Por Mariano Dubin
En «Nueve reinas», el personaje de Darín en un momento dice algo así como: «¿Qué pensás, que soy chorro?». Es verdad, hay todo un mundo del delito que sortea la poca imaginación de salir a ganar con un fierro. Estos oficios (que ya tuvieron sus personajes célebres en las picarescas medievales europeas y en los cuentos árabes clásicos, entre otros) son especialidades muy refinadas. A diferencia de ladrones más brutales, o espontáneos como el «rastrillo» del barrio que es considerado, más bien, como un paria, despreciado por propios y ajenos. Ya lo cantó Mala Fama: «Te la dabas de sochori, pero eras un ratón / Anoche saltó la ficha de tu verdadera vocación / Los vecinos descubrieron que el soguero es del barrio / Cuando fueron a la soga (Ahí!) y te engancharon sogueando».
Nadie escribiría una épica a un ladrón de ropa en sogas ajenas. U otro tipo de rastrero que ayer descubrí: mientras una ambulancia esquivaba autos en una avenida a toda velocidad, un auto como rémora al tiburón, se le pegó detrás para poder avanzar con la ambulancia y sortear el tránsito. ¿Quién querría escribir una vindicación al vivo que se inventa una autopista detrás de una ambulancia? Pero, en cambio, sin tener una prosapia que inspire emoción, hay sin duda una fascinación por estos otros ladrones de oficios sutiles. Uno de ellos, sin duda, fue el más grande cantor de estas tierras: Carlos Gardel.
Uno de los primeros documentos escritos de nuestro lunfardo -es decir, del habla popular del Río de La Plata- es “El dialecto de los ladrones”, publicado en 1878 en el periódico La Prensa. El autor, anónimo, previene a los ciudadanos desglosando veinticinco vocablos del hampa, entre ellos, «bacán», «bobo», «vento».
Dicen que no hay espacio más propicio para la metáfora que la cárcel y el oficio del ladrón. Un estilo de vida que exige cifrar el lenguaje cotidiano constantemente para no ser descubierto por ajenos. Pero esta constante mutabilidad depende (aunque la formulación se presente paradójica) de la eficacia de su conservación. Para decirlo de otro modo: una pedagogía para iniciados. En 1894 otro autor refuerza el cruce entre delito y lunfardo agregándole un nuevo elemento: dos poemas. Antonio Dellepiane publica El idioma del delito. Uno de los poemas recolectados es el anónimo “El legado del tío” donde se detallan los pormenores de la especialidad.
El cuento del tío (en la reversión de «Nueve reinas») es un género delictivo y poético en el cual fue maestro, tiempo antes de ser el zorzal criollo, un joven Carlos Gardel.
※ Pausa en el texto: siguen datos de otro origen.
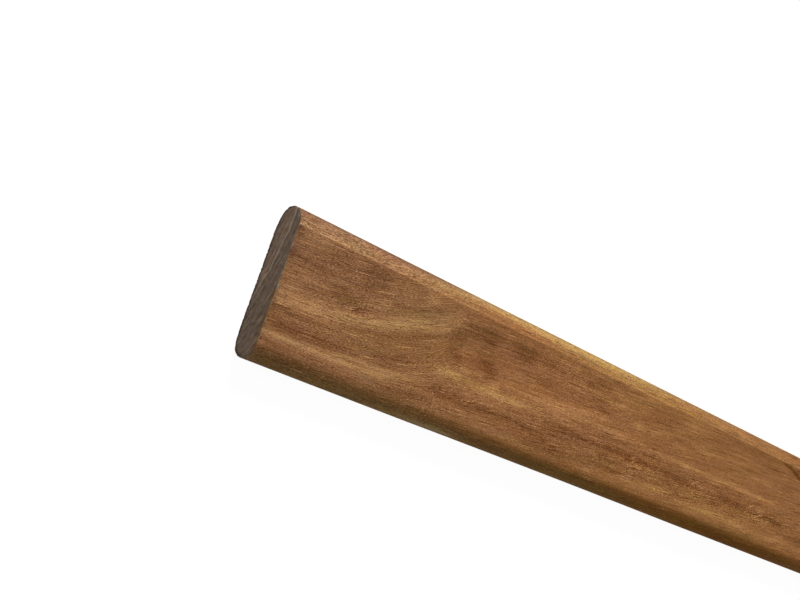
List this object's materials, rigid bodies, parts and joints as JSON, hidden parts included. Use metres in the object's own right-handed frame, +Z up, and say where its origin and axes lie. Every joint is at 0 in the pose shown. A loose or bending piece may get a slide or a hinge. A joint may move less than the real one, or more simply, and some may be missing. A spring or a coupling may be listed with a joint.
{
  "type": "hardwood fence board",
  "caption": "Flat planed hardwood board with fully rounded long edges and square-sawn ends, for fence infill or rails.",
  "frame": {"origin": "middle of the back face, where the board lies on a level floor", "axes": "+X along the length and the grain, +Y across the width, +Z up through the thickness, out of the front face"},
  "size_m": [1.8, 0.09, 0.021],
  "materials": {
    "hardwood": "planed, unoiled, with sawn end grain"
  },
  "bodies": {
    "root": {"board": "hardwood"}
  },
  "joints": []
}
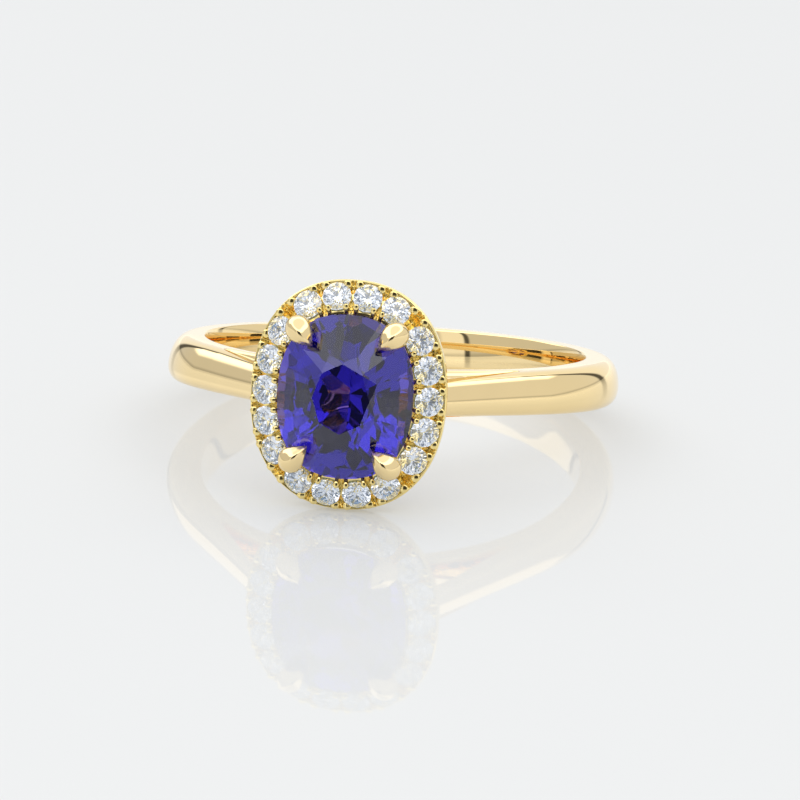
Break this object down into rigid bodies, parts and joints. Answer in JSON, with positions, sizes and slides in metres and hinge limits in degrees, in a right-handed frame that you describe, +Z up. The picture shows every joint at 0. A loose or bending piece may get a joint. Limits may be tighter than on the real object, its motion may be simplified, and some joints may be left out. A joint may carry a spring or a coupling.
{
  "type": "engagement ring",
  "caption": "Halo engagement ring: cushion-oval sapphire in talon claws, bead-set diamond halo, tapering gold band with open cathedral shoulders.",
  "frame": {"origin": "centre of the finger hole", "axes": "+Z up from the table the ring lies on, the stones face -Y, +X to the right as the stones are looked at; the finger hole's axis leans back from +Z"},
  "size_m": [0.0198, 0.0242, 0.0095],
  "materials": {
    "yellow_gold_band": "mirror polished 18 ct yellow gold",
    "yellow_gold_halo": "polished 18 ct yellow gold, bead set",
    "yellow_gold_gallery": "polished 18 ct yellow gold",
    "yellow_gold_claws": "mirror polished 18 ct yellow gold",
    "sapphire": "faceted, polished, deep violet blue",
    "diamond": "faceted, polished, colourless"
  },
  "bodies": {
    "root": {"shank": "yellow_gold_band", "halo_frame": "yellow_gold_halo", "gallery_ring": "yellow_gold_gallery", "centre_sapphire": "sapphire", "claw_upper_left": "yellow_gold_claws", "claw_upper_right": "yellow_gold_claws", "claw_lower_left": "yellow_gold_claws", "claw_lower_right": "yellow_gold_claws", "diamond_01": "diamond", "diamond_02": "diamond", "diamond_03": "diamond", "diamond_04": "diamond", "diamond_05": "diamond", "diamond_06": "diamond", "diamond_07": "diamond", "diamond_08": "diamond", "diamond_09": "diamond", "diamond_10": "diamond", "diamond_11": "diamond", "diamond_12": "diamond", "diamond_13": "diamond", "diamond_14": "diamond", "diamond_15": "diamond", "diamond_16": "diamond", "diamond_17": "diamond", "diamond_18": "diamond"}
  },
  "joints": []
}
El pequeño ladrón entraba a los bares porteños aduciendo la herencia de un tío catamarqueño que había fallecido recientemente pero que no podía cobrar hasta no llegar a aquellas lejanas tierras y firmar los papeles de la sucesión. El problema era que carecía del dinero para los pasajes y por tanto buscaba que alguna persona caritativa se lo ofreciera y a la que le correspondería (como modo de gratitud) con un porcentaje importante de la herencia. Aunque en este caso contamos con un documento judicial que comprueba el paso por la ilegalidad, Gardel siempre fue un gran mitólogo secular, que jugó en los límites de la fábula (o del chamuyo). No solo por la imprecisión de datos biográficos su sexualidad o su nacionalidad, por caso, sino porque mantuvo la malicia de dejarse inventar por ajenos. La historia de la breve estadía venezolana es ejemplar: un historiador quiso reconstruir los dos días que estuvo Carlos Gardel en Caracas esperando un avión que lo llevaría a Estados Unidos. El caso es que Gardel, si fueran ordenados secuencialmente los relatos de todos los que lo vieron y lo trataron, en vez de permanecer en la ciudad 48 horas, debió hacerlo por 48 días.
El mito Gardel llevaría el tango a Europa y a Estados Unidos. Firmaría los famosos contratos con la Paramount. En los grandes cabarets cantaría en las voces y en los acentos orilleros. En este triunfo más que una traición descubro lo contrario: el mismo morochito de Abasto haciéndoles el cuento del tío a quienes les sobraran unos mangos. Un maestro del género.